そしてわたしはクリスマスが近いので何事の不思議なくアガサ・クリスティポアロのクリスマス』を読んでいる。ルビンシュタインの弾くショパン夜想曲集を聴きながら。本はもっぱら喫茶店で読んでいたのにいまは自宅で、外出自粛モマタ楽シ。

「わたしの仕事ならびに技術は、生きることだ。で、そのわたしの考え方、経験、習慣にもとづいて、生きること」だ。(モンテーニュ『エセー』)

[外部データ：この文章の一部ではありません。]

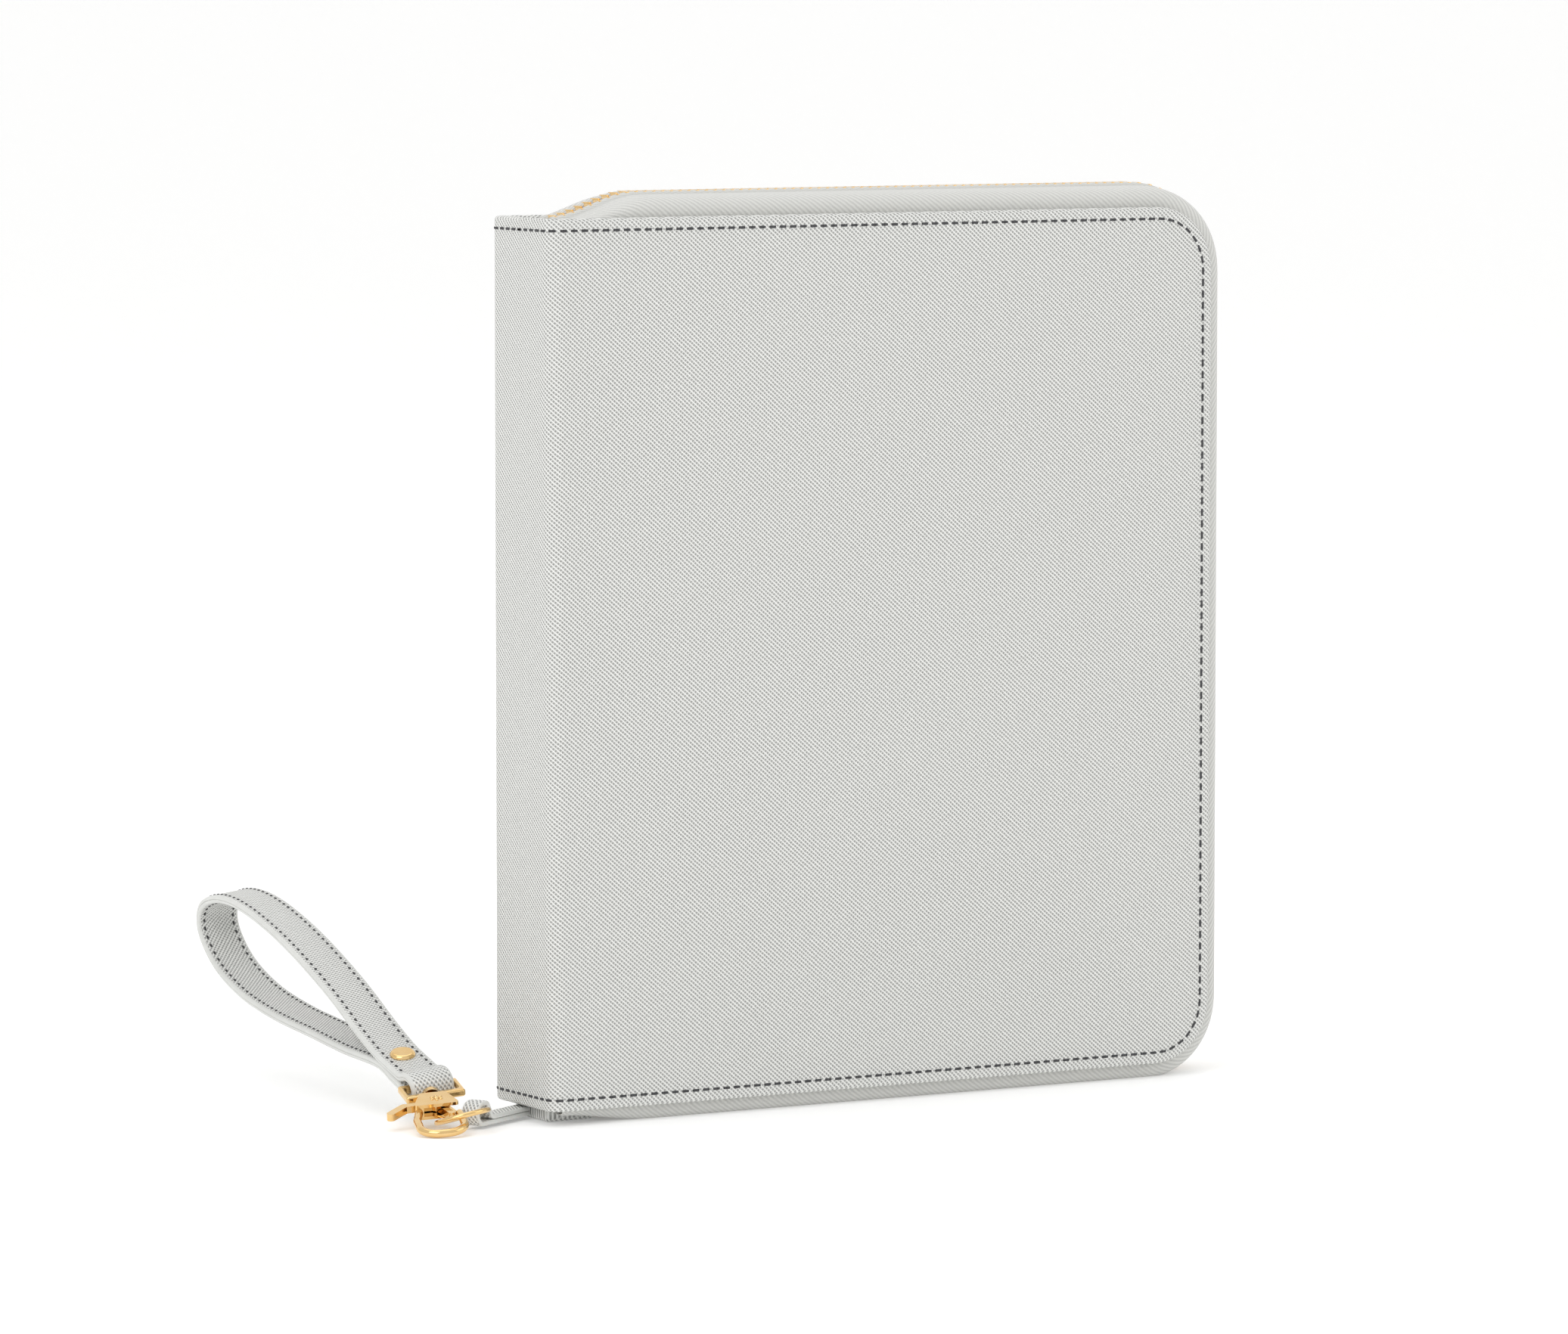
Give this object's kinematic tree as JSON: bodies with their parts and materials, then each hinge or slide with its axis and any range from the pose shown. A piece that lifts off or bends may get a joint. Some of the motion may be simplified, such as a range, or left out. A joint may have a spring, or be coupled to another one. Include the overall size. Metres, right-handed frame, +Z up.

「今一日のことを考へて見ても、明日のことが心配にならないこともないが、相当に運動して、相当に食慾を得て、飯をうまく食つて、懇意な友達と一緒に音楽でも聴いて、そして安眠が出来れば、相当の心配はあつても、どうやらかうやら自分は幸福であつたと其日を感ずることが出来る」(永井荷風「現実で満足だ」)

在職中は心急かれながらあれやこれやの本に手を出していた。退職して十年、あれもこれもは読めないとしみじみ断念を味わい、いつしかうえのモンテーニュ荷風の言葉が心に沁みるようになった。昔のように早く読み上げようとは思わない、そのぶんショパンを聴きながらクリスティを読むことに幸福を感じている。